Rutshuru, DRC - Rebel fighters on Monday pushed to ring a regional capital in Democratic Republic of Congo, as medical charity MSF said it had treated scores of wounded civilians and was sheltering hundreds.

The so-called M23 rebels are moving toward the key city of Goma, the regional capital of Nord-Kivu province. The mountainous and resource-rich region bordering Uganda and Rwanda has long been torn by ethnic violence and power struggles.

The M23 last week launched its drive for Goma, which they intend to encircle and take "without firing", Colonel Innocent Kayima told AFP.

The United Nations mission in DRC and has on several occasions scrambled helicopter gunships to push back the rebels.

The group is made up of Tutsi fighters who were integrated into the regular army in 2009 but mutinied in April over pay and conditions.

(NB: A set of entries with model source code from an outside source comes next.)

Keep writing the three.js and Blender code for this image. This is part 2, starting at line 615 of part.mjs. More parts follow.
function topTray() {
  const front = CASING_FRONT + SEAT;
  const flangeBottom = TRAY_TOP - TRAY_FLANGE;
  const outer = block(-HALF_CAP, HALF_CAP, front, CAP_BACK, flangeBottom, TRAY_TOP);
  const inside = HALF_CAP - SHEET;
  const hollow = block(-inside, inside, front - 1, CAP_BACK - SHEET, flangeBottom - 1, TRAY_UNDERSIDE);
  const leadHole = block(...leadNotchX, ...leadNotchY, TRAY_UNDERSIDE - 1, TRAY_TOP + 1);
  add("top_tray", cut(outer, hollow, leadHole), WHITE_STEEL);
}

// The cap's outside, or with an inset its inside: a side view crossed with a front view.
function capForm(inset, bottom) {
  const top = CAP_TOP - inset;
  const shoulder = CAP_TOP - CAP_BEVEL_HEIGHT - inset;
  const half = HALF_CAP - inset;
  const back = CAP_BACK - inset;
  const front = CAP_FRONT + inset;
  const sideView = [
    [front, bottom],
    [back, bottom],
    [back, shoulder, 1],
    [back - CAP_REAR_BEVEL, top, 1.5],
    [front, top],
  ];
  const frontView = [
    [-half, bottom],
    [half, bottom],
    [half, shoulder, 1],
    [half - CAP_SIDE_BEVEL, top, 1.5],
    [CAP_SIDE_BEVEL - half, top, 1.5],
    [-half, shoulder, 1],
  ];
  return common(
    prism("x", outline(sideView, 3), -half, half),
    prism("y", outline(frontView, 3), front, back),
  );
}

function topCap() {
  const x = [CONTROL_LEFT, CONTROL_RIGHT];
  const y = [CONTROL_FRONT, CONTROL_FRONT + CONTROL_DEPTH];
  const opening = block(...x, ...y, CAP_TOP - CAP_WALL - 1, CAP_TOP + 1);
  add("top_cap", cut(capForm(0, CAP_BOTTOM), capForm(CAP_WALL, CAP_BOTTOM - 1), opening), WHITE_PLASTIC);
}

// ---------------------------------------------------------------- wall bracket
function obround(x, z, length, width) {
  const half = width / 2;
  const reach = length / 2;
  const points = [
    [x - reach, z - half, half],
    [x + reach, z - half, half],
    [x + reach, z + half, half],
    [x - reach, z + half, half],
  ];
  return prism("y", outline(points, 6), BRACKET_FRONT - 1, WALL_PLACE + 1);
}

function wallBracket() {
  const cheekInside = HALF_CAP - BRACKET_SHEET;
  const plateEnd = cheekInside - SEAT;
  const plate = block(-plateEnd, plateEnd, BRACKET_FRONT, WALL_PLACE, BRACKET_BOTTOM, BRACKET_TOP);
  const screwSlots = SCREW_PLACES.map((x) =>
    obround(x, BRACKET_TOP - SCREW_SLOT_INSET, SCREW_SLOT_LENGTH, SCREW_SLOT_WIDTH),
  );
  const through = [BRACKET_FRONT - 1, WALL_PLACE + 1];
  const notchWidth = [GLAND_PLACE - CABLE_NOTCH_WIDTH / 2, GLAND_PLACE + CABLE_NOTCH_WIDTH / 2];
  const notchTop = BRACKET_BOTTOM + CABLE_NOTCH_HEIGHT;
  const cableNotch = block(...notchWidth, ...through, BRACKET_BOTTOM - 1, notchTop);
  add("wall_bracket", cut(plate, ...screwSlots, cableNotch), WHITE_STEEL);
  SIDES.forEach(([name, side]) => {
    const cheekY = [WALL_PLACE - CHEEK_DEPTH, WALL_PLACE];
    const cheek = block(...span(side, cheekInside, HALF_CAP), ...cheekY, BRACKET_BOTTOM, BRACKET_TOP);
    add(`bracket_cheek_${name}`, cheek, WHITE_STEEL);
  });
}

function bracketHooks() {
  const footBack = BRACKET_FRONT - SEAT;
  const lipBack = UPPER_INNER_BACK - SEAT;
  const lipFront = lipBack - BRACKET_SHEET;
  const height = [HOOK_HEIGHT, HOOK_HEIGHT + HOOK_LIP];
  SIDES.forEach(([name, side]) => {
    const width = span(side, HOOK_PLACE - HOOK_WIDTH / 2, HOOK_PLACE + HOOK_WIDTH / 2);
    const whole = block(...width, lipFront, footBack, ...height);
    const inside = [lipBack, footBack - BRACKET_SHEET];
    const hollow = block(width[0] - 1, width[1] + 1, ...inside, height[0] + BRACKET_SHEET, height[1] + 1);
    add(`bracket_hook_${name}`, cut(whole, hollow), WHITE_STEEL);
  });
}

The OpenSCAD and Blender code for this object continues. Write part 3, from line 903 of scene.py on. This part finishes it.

Since then, the regular army has been mired in back-and-forth conflict with the rebels, who have increasingly scored humiliating defeats over the army.

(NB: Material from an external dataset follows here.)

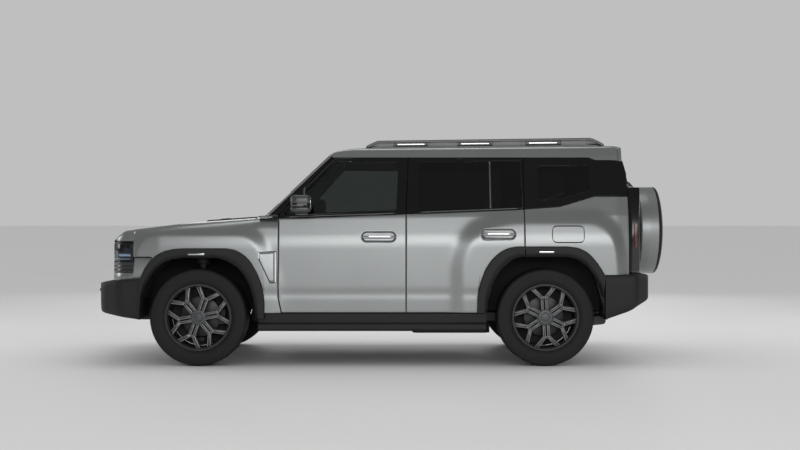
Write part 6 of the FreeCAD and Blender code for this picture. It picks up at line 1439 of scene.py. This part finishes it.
# ---------------------------------------------------------------- cabin
# Dashboard moulding with the steering wheel, a screen across the middle, vents and a console between
# the seats; pale headliner; carpet in the load space.
dress("dashboard", cabin_trim)
cabin = Part("cabin_fittings")
screen_black = finish("display_glass", (0.004, 0.004, 0.005), (0.007, 0.007, 0.008), (0.05, 0.1), fine=60.0)
headliner_cloth = finish("headliner_cloth", (0.30, 0.30, 0.29), (0.36, 0.36, 0.35), (0.85, 0.95), fine=900.0,
                         bump=0.4)
carpet = finish("cargo_carpet", (0.012, 0.012, 0.013), (0.030, 0.030, 0.031), (0.9, 1.0), fine=420.0, bump=1.0)
for y0, y1, z0, z1 in ((-0.545, -0.235, 1.105, 1.205), (-0.205, 0.165, 1.085, 1.245)):
    face = rectangle(y0, y1, z0, z1, 0.014)
    cabin.add(pad(face, -0.705, -0.690, 0.003, "yzx"), screen_black, loop="columns")
for y in (-0.62, -0.13, 0.09, 0.62):
    for k in range(4):
        slat = rectangle(y - 0.055, y + 0.055, 1.030 + 0.014 * k, 1.035 + 0.014 * k, 0.002, 2)
        cabin.add(pad(slat, -0.655, -0.634, 0.001, "yzx"), gloss_black, loop="columns")
console = rounded([(-0.640, 0.413, 0.01), (0.190, 0.413, 0.01), (0.190, 0.660, 0.03), (-0.120, 0.700, 0.04),
                   (-0.400, 0.700, 0.04), (-0.620, 0.780, 0.04)], closed=True, steps=5)
cabin.add(pad(console, -0.105, 0.105, 0.012), cabin_trim, loop="columns")
knob = outward(turned(rounded([(0.0, 0.060, 0), (0.020, 0.058, 0.008), (0.022, 0.035, 0.008), (0.010, 0.0, 0.01),
                               (0.012, -0.06, 0)], steps=4), (0, 0, 0), "x", 32), (0.02, 0, 0))[..., [2, 1, 0]]
cabin.add(outward(knob + np.array([-0.300, 0.0, 0.715]), (-0.300, 0.0, 0.735)), chrome, loop="rows")
liner_x, liner_y = np.linspace(-0.24, 1.90, 60)[:, None], np.linspace(-0.655, 0.655, 50)[None]
liner_z = np.interp(np.abs(liner_y), SECTION[::-1][:, 0], SECTION[::-1][:, 1]) + ROOF_RISE * liner_x - 0.0475
liner = np.stack(np.broadcast_arrays(liner_x, liner_y, liner_z), axis=-1)
cabin.add(hemmed(liner, -up, depth=0.003, radius=0.001), headliner_cloth)
floor_mat = rectangle(1.250, 1.990, -0.600, 0.600, 0.03)
cabin.add(pad(floor_mat, 0.4105, 0.4235, 0.003, "xyz"), carpet, loop="columns")
cabin.make("body", "interior")

# ---------------------------------------------------------------- seats
# Leather pads swollen over their foam, with sewn channels, headrests on two posts, moulded side covers
# and painted bases.  Each pad is a slightly small block, blown up by a cloth simulation.
leather = finish("seat_leather", (0.030, 0.028, 0.026), (0.050, 0.047, 0.044), (0.40, 0.52), fine=650.0, broad=7.0,
                 bump=0.55)


def read(items, key, width, kind=float):
    """A value of every vertex or face of a mesh, one row each."""
    values = np.empty(len(items) * width, dtype=kind)
    items.foreach_get(key, values)
    return values.reshape(-1, width)


SEAM_DEPTH, SEAM_REACH = 0.005, 0.006
SWELL_FRAMES = 20


def swollen(part, cap, voxel, seams):
    """Blows a closed pad up: even voxels, twenty frames of pressure, each point held within a cap, then seams.

    Seams are (axis, place) pairs: the points beside each sink into a bell-shaped channel."""
    scene = bpy.context.scene
    block = linked("pad_block", part.mesh(1e-4, recalculate=True))
    remesh = block.modifiers.new("even", "REMESH")
    remesh.mode, remesh.voxel_size = "VOXEL", voxel
    even = bpy.data.meshes.new_from_object(block.evaluated_get(bpy.context.evaluated_depsgraph_get()))
    block.modifiers.clear()
    block.data = even
    start = read(even.vertices, "co", 3)
    stop = start.copy()
    cloth = block.modifiers.new("swell", "CLOTH")
    cloth.settings.use_pressure = True
    cloth.settings.uniform_pressure_force = 4.0
    cloth.settings.effector_weights.gravity = 0.0
    cloth.settings.quality = 4
    cloth.point_cache.frame_start, cloth.point_cache.frame_end = 1, SWELL_FRAMES
    for step in range(1, SWELL_FRAMES + 1):
        scene.frame_set(step)
    done = block.evaluated_get(bpy.context.evaluated_depsgraph_get()).to_mesh()
    stop = read(done.vertices, "co", 3)
    scene.frame_set(1)
    block.modifiers.clear()
    move = stop - start
    length = np.linalg.norm(move, axis=1, keepdims=True)
    move *= np.minimum(1.0, cap / np.maximum(length, 1e-9))
    normal = read(even.vertices, "normal", 3)
    sink = sum(SEAM_DEPTH * np.exp(-((start[:, axis] - place) / SEAM_REACH) ** 2) for axis, place in seams)
    final = start + move - normal * np.reshape(sink, (-1, 1))
    faces = read(even.polygons, "vertices", 4, np.int64)
    bpy.data.objects.remove(block)
    return final, faces


def shaped(outline, hip, low, high, edge):
    """Block pad of an outline given from the hip, as a part ready to swell."""
    block = Part("pad")
    points = rounded([(x + hip[0], z + hip[1], r) for x, z, r in outline], closed=True, steps=5)
    return block.add(pad(points, low, high, edge), leather, loop="columns")


def pad_piece(name, blocks, node=None):
    """One padded piece from swollen blocks and mirrored copies of them."""
    points, faces, count = [], [], 0
    flip = np.array([1.0, -1.0, 1.0])
    for (block_points, block_faces), mirrored in blocks:
        points.append(block_points * flip if mirrored else block_points)
        faces.append((block_faces[:, ::-1] if mirrored else block_faces) + count)
        count += len(block_points)
    mesh = bpy.data.meshes.new(name)
    mesh.from_pydata(np.concatenate(points), [], np.concatenate(faces))
    mesh.materials.append(leather)
    mesh.shade_smooth()
    piece = linked(name, mesh)
    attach(piece, "body")
    if node:
        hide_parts(node)


FRONT_HIP, REAR_HIP, SEAT_Y = (0.105, 0.690), (1.080, 0.690), 0.380
CUSHION = [(-0.425, -0.080, 0.03), (-0.436, -0.002, 0.045), (-0.005, -0.012, 0.03), (0.035, -0.080, 0.03)]
BACKREST = [(0.015, -0.005, 0.02), (0.130, 0.530, 0.04), (0.212, 0.522, 0.04), (0.115, -0.080, 0.04),
            (0.050, -0.080, 0.02)]
REST = [(0.150, 0.585, 0.03), (0.165, 0.720, 0.04), (0.230, 0.712, 0.04), (0.216, 0.578, 0.03)]
cushion = swollen(shaped(CUSHION, FRONT_HIP, SEAT_Y - 0.238, SEAT_Y + 0.238, 0.035), 0.020, 0.009,
                  ((1, SEAT_Y - 0.135), (1, SEAT_Y + 0.135), (0, FRONT_HIP[0] - 0.20)))
backrest = swollen(shaped(BACKREST, FRONT_HIP, SEAT_Y - 0.235, SEAT_Y + 0.235, 0.035), 0.020, 0.009,
                   ((1, SEAT_Y - 0.130), (1, SEAT_Y + 0.130), (2, FRONT_HIP[1] + 0.33)))
headrest = swollen(shaped(REST, FRONT_HIP, SEAT_Y - 0.118, SEAT_Y + 0.118, 0.028), 0.010, 0.008, ())
pad_piece("front_seat_cushions", [(cushion, False), (cushion, True)], "front_seats")
pad_piece("front_seat_backs", [(backrest, False), (backrest, True), (headrest, False), (headrest, True)])
bench_half = 0.603
BENCH_CUSHION = [(-0.368, -0.080, 0.03), (-0.378, -0.002, 0.045), (-0.005, -0.012, 0.03), (0.035, -0.080, 0.03)]
BENCH_BACK = [(0.012, -0.005, 0.02), (0.120, 0.520, 0.04), (0.198, 0.512, 0.04), (0.105, -0.080, 0.04),
              (0.050, -0.080, 0.02)]
bench = swollen(shaped(BENCH_CUSHION, REAR_HIP, -bench_half, bench_half, 0.035), 0.016, 0.011,
                ((1, -0.20), (1, 0.20), (1, -0.42), (1, 0.42)))
bench_back = swollen(shaped(BENCH_BACK, REAR_HIP, -bench_half, bench_half, 0.035), 0.016, 0.011,
                     ((1, -0.20), (1, 0.20), (1, -0.42), (1, 0.42), (2, REAR_HIP[1] + 0.36)))
pad_piece("rear_bench_pads", [(bench, False), (bench_back, False)], "rear_seat")

seat_parts = Part("seat_mountings")
BASE = rounded([(-0.330, -0.278, 0.01), (0.050, -0.278, 0.01), (0.050, -0.070, 0.02), (-0.330, -0.070, 0.02)],
               closed=True, steps=3)
SHIELD = rounded([(-0.300, -0.150, 0.03), (0.085, -0.150, 0.03), (0.105, -0.040, 0.03), (-0.02, -0.060, 0.03),
                  (-0.320, -0.080, 0.02)], closed=True, steps=4)
frames = [pad(BASE + FRONT_HIP, SEAT_Y - 0.195, SEAT_Y + 0.195, 0.004),
          pad(SHIELD + FRONT_HIP, SEAT_Y + 0.236, SEAT_Y + 0.253, 0.004),
          pad(SHIELD + FRONT_HIP, SEAT_Y - 0.253, SEAT_Y - 0.236, 0.004)]
for grid, material in zip(frames, (dipped_steel, cabin_trim, cabin_trim)):
    seat_parts.both(grid, material, loop="columns")
for y in (SEAT_Y - 0.055, SEAT_Y + 0.055):
    post = np.array([(FRONT_HIP[0] + 0.168, y, FRONT_HIP[1] + 0.48), (FRONT_HIP[0] + 0.190, y, FRONT_HIP[1] + 0.66)])
    post = capped(sweep(post, circle(0.0055, 16), (0.0, 1.0, 0.0)))
    seat_parts.both(post, chrome, loop="columns")
rear_base = pad(rounded([(0.785, 0.413, 0.01), (1.150, 0.413, 0.01), (1.150, 0.622, 0.02), (0.785, 0.622, 0.02)],
                        closed=True, steps=3), -0.548, 0.548, 0.004)
seat_parts.add(rear_base, cabin_trim, loop="columns")
seat_parts.make("body", "interior")

# ---------------------------------------------------------------- studio
# Plain pale floor under a pale world, with soft boxes at both sides, above, and off the nose and the tail.
FLOOR_GREY = 0.64
floor_mesh = bpy.data.meshes.new("studio_floor")
edge = 300.0
floor_mesh.from_pydata([(-edge, -edge, 0), (edge, -edge, 0), (edge, edge, 0), (-edge, edge, 0)], [], [(0, 1, 2, 3)])
floor = linked("studio_floor", floor_mesh)
floor_mesh.materials.append(finish("floor_sheet", (FLOOR_GREY * 0.98,) * 3, (FLOOR_GREY,) * 3, (0.55, 0.6), fine=40.0,
                                   broad=0.6))

world = bpy.data.worlds.new("studio")
bpy.context.scene.world = world
world.use_nodes = True
nodes, links = world.node_tree.nodes, world.node_tree.links
seen = nodes.new("ShaderNodeLightPath")
shader = filled(nodes["Background"], Color=(1.0, 1.0, 1.0, 1.0), Strength=0.85)
# Columns: kind of ray, what it meets
for ray, grey in (("Is Glossy Ray", 0.22), ("Is Transmission Ray", 0.60), ("Is Camera Ray", 0.52)):
    other = filled(nodes.new("ShaderNodeBackground"), Color=(grey, grey, grey * 1.01, 1.0))
    mix = nodes.new("ShaderNodeMixShader")
    links.new(seen.outputs[ray], mix.inputs["Fac"])
    links.new(shader.outputs[0], mix.inputs[1])
    links.new(other.outputs["Background"], mix.inputs[2])
    shader = mix
links.new(shader.outputs[0], nodes["World Output"].inputs["Surface"])

# Columns: name, place, what it faces, size, power
SOFT_BOXES = [
    ("left_box", (1.5, -12.5, 3.2), (0.4, 0.0, 0.9), (9.0, 2.8), 340.0),
    ("right_box", (0.5, 9.0, 3.6), (0.0, 0.0, 0.9), (8.0, 2.4), 130.0),
    ("top_box", (0.0, 0.0, 6.0), (0.0, 0.0, 0.0), (5.0, 2.0), 60.0),
    ("nose_box", (-7.5, 1.5, 2.6), (-1.5, 0.0, 0.9), (3.0, 2.5), 60.0),
    ("tail_box", (7.5, 2.5, 2.6), (1.5, 0.0, 0.9), (3.0, 2.5), 60.0),
]
for name, place, target, size, power in SOFT_BOXES:
    lamp = bpy.data.lights.new(name, "AREA")
    lamp.shape = "RECTANGLE"
    lamp.size, lamp.size_y = size
    lamp.energy = power
    holder = linked(name, lamp)
    holder.location = place
    holder.rotation_euler = (Vector(target) - Vector(place)).to_track_quat("-Z", "Y").to_euler()

eye = bpy.data.cameras.new("camera")
eye.lens = 57.6
eye.sensor_width = 36.0
eye.shift_y = -0.005
camera = linked("camera", eye)
camera.location = (0.145, -11.27, 1.171)
camera.rotation_euler = (math.radians(90.0), 0.0, 0.0)
bpy.context.scene.camera = camera
bpy.context.scene.view_settings.view_transform = "Standard"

Kinshasa has accused Rwanda of sponsoring the rebellion and M23, a charge Kigali denies.

International charity Medecins Sans Frontieres, or Doctors Without Borders, said Monday about 1 000 people had sought shelter in its hospital in Rutshuru, about 75km north of Goma, since 24 July when rebels began their offensive.


The group said it had treated 66 people, many of them suffering injuries from bullets, shrapnel and rockets. A man and a five-year-old girl died from their wounds.

Most of the injured had to undergo emergency surgery, MSF said, adding that it was the first time since May that fighting had centred on civilian areas and many people had fled the area in panic.

"People are afraid and they don't want to go home," said Patrick Wieland, the head of MSF's mission in the area.

Additionally, several thousand others have fled to Kanyaruchinya, a small town a few kilometres north of Goma.

In total, more than 470,000 Congolese have been displaced in eastern DRC since April: 220,000 in North Kivu, 200 000 in South Kivu and at least 51 000 to neighbouring Uganda (31 600) and Rwanda (19 400).

The UN says it has received reports of indiscriminate and summary killings of civilians, rape and torture.